Detroit at Green Bay (Tuesday): The Horizon League opener for both teams could well prove important in the conference race, but it's worth noting here because it sends the nation's second-leading scorer, Detroit's Shareta Brown, into one of the tougher places for a visiting player to get points in the mid-major landscape.

Florida Atlantic at Middle Tennessee (Wednesday): Florida Atlantic is just 3-5 out of conference this season, but it's the lone remaining unbeaten in Sun Belt play at 5-0 as it visits preseason favorite Middle Tennessee. The Owls thrive on turnovers, but the Blue Raiders kept those well in check in two games between the teams last season. The result? Two Florida Atlantic losses in which it didn't score more than 41 points.

Texas A&M at Kentucky (Thursday): The optimist looks at Texas A&M and sees a team which suffered its only setbacks against Connecticut, Louisville, Penn State and Notre Dame, all quality teams. The pessimist sees the same thing. Sunday's win against Arkansas notwithstanding, this is a chance for Texas A&M to prove it is more than the best of the rest. Obviously, establishing Kelsey Bone against Kentucky's improved post play will be something a lot of us are watching, but the Aggies also need a strong game from Adrienne Pratcher against Kentucky's pressure.

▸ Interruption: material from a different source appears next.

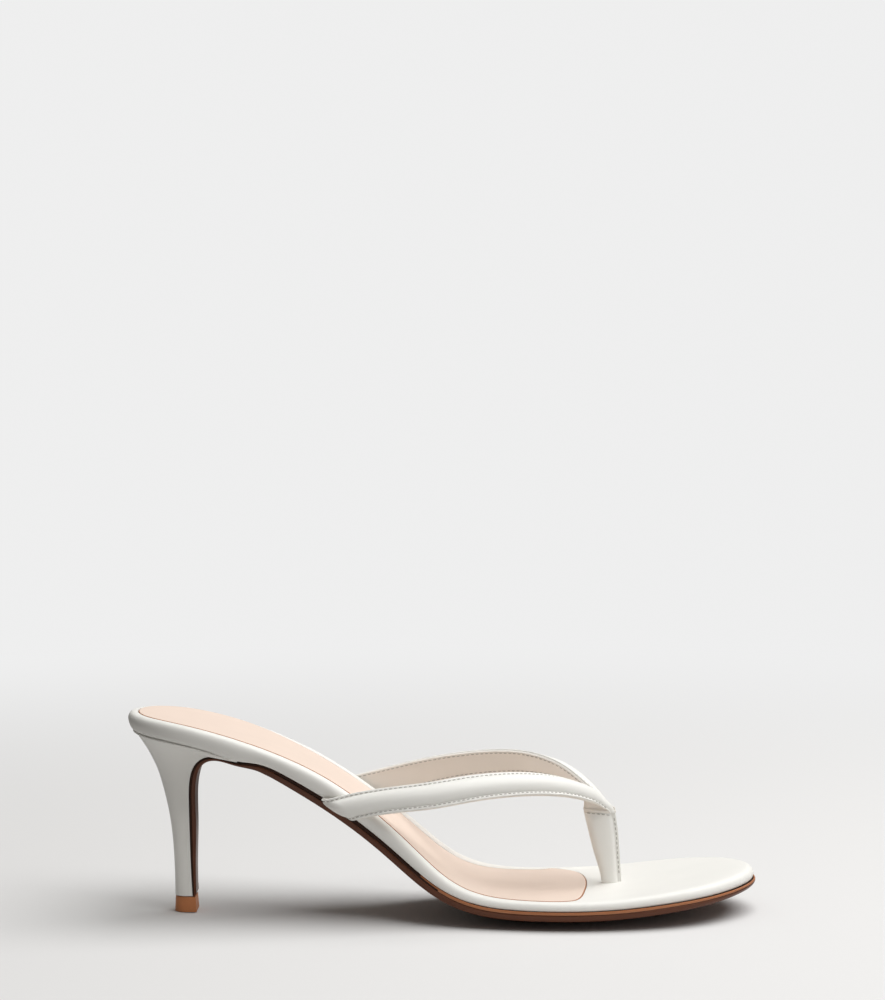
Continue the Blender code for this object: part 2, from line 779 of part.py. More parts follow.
def finish(piece):
    colour, roughness, metallic = FINISHES[piece.name]
    material = bpy.data.materials.new(f"{piece.name}_finish")
    material.use_nodes = True
    shader = material.node_tree.nodes["Principled BSDF"]
    shader.inputs["Base Color"].default_value = colour
    shader.inputs["Roughness"].default_value = roughness
    shader.inputs["Metallic"].default_value = metallic
    material.diffuse_color = colour
    piece.data.materials.append(material)


def stand_at_origin(pieces):
    """Centres the shoe over the world's origin with its sole on the floor."""
    bpy.context.view_layer.update()
    graph = bpy.context.evaluated_depsgraph_get()
    corners = [
        piece.matrix_world @ Vector(corner)
        for piece in pieces
        for corner in piece.evaluated_get(graph).bound_box
    ]
    middle = [(min(c[a] for c in corners) + max(c[a] for c in corners)) / 2 for a in range(2)]
    stand = bpy.data.objects.new("sandal", None)
    bpy.context.collection.objects.link(stand)
    for made in list(bpy.data.objects):
        if made is not stand:
            made.parent = stand
    stand.location = (-middle[0], -middle[1], 0.0)
    bpy.context.view_layer.update()


def main():
    for old in list(bpy.data.objects):
        bpy.data.objects.remove(old)
    pieces = [
        sole_form("outsole"),
        make_footbed(),
        make_sock(),
        heel_form("heel"),
        top_piece_form("top_piece"),
        make_upper(),
        make_post(),
    ]
    for piece in pieces:
        finish(piece)
    stand_at_origin(pieces)


main()
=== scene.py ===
"""Dresses the packed sandal: wrapped footbed, sock, sole, heel, straps, toe post and their stitching.

The tables are in millimetres from the back of the heel: +X to the toe, +Z up from the floor, and -Y the
foot's outer side.
"Along" is the distance from the back of the heel measured along the last.
"""

from itertools import product
from math import cos, pi, radians, sin

import bmesh
import bpy
import numpy as np
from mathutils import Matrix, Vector
from mathutils.bvhtree import BVHTree

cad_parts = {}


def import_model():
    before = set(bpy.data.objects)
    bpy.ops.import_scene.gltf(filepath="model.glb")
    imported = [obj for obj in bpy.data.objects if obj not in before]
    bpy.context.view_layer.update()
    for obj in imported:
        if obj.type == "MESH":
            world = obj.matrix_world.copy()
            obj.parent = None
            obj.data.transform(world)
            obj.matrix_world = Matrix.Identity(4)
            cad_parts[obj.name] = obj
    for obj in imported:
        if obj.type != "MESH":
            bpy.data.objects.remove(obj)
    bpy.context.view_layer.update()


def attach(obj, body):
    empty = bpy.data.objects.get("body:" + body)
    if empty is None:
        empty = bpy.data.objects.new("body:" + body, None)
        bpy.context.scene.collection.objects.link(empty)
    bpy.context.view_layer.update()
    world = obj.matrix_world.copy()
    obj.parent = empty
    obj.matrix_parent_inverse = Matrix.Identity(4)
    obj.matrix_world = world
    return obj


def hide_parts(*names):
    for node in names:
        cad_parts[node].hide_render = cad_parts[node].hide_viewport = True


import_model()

bl_info = {
    "name": "Heeled toe post sandal",
    "version": (1, 0, 0),
    "blender": (4, 5, 0),
    "location": "View3D > Sidebar > Sandal",
    "description": "Builds the finished pieces of a heeled toe post sandal around its packed solids",
    "category": "Add Mesh",
}

MM = 0.001
MIDDLE = (112.951, 1.084)  # x and y of the shoe's middle in the tables
GAP = 0.3  # between neighbouring solids
STATIONS = 150  # steps along each side of a plate
TURN_WEIGHT = 40.0  # how strongly stations crowd where an edge turns
EDGE_SAMPLES = 600  # of an edge, to place its stations by

# Rim line of the footbed, seen from the side: x forward, z up.
RIM_LINE = (
    (0.0, 73.1), (14.4, 71.8), (28.8, 68.9), (43.2, 64.6), (57.6, 59.1), (72.0, 51.9), (86.4, 42.2),
    (100.8, 30.3), (108.0, 23.8), (115.2, 18.0), (122.4, 14.1), (129.6, 12.0), (138.0, 10.9),
    (150.0, 10.4), (162.0, 10.4), (176.0, 11.0), (190.0, 12.35), (204.0, 13.9), (216.0, 15.15),
    (225.0, 16.0),
)

# Footbed outline from above: x, lateral edge, medial edge.
FOOTBED_SIDES = (
    (5.5, -14.8, 14.8), (14.4, -21.2, 21.0), (28.8, -24.6, 24.4), (45.0, -25.2, 24.6),
    (58.0, -24.8, 23.6), (72.0, -24.3, 22.5), (88.0, -25.2, 23.0), (102.0, -27.6, 25.2),
    (116.0, -30.8, 28.6), (130.0, -33.8, 31.6), (144.0, -36.0, 33.6), (158.0, -36.9, 35.4),
    (172.0, -35.7, 37.3), (186.0, -32.8, 38.8), (197.0, -28.8, 38.6), (207.0, -22.8, 36.2),
    (216.0, -13.8, 30.8),
)
FOOTBED_BACK = 0.4  # along: its rear end
TOE_TIP_Y = 7.5

# Footbed thickness and the shallow trough across the last: along, thickness, depth, middle y, half width.
LAST_FORM = (
    (0.0, 6.3, 0.0, 0.0, 25.0), (20.0, 6.9, 0.9, 0.0, 25.0), (38.0, 7.15, 0.5, 0.0, 25.0),
    (44.5, 7.1, 0.3, 0.0, 25.0), (51.0, 5.75, 0.0, 0.0, 25.0), (64.0, 5.8, 0.0, 0.0, 25.0),
    (74.0, 6.3, 0.0, 0.0, 26.0), (84.0, 6.3, 0.0, -0.3, 26.5), (100.0, 5.9, 0.0, -1.0, 28.0),
    (120.0, 5.1, 0.4, -1.0, 32.0), (140.0, 3.9, 1.0, -1.0, 37.0), (160.0, 3.45, 1.2, -0.5, 37.0),
    (185.0, 3.45, 1.2, 1.0, 37.0), (210.0, 3.9, 0.9, 4.0, 35.0), (243.0, 4.3, 0.0, 8.0, 32.0),
)

# Wrapped rim of the footbed in cross-section: inset from the outline, share of the thickness down.
RIM_BACK = (
    (2.6, 0.0), (1.3, 0.05), (0.45, 0.16), (0.0, 0.34), (0.1, 0.55), (0.6, 0.76), (1.3, 0.92), (2.4, 1.0),
)
RIM_FRONT = (
    (2.6, 0.0), (1.6, 0.06), (0.75, 0.18), (0.15, 0.4), (0.0, 0.62), (0.14, 0.8), (0.45, 0.94), (1.3, 1.0),
)
RIM_CHANGE = (98.0, 138.0)  # along: between these the section changes from the first to the second
RIM_RINGS = 20
RIM_SCALE = 5.0  # millimetres that the whole thickness counts as where the section is smoothed
TOP_RINGS = (1.0, 0.9, 0.75, 0.6, 0.45, 0.3, 0.18, 0.08)  # share of the way in from the rim to the sock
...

Miami at Maryland (Thursday): Games against Maryland provided Miami with its best evidence last season that it was a serious contender on the national stage, a case that ultimately fell apart in the second round of the NCAA tournament. The Hurricanes swept both games from the Terrapins, including a game in College Park when Maryland was ranked No. 8. This time around, Miami has a win against Penn State to its credit and opened ACC play with wins against Clemson and Virginia, but can Morgan Stroman and Shawnice Wilson keep the Terrapins off the boards?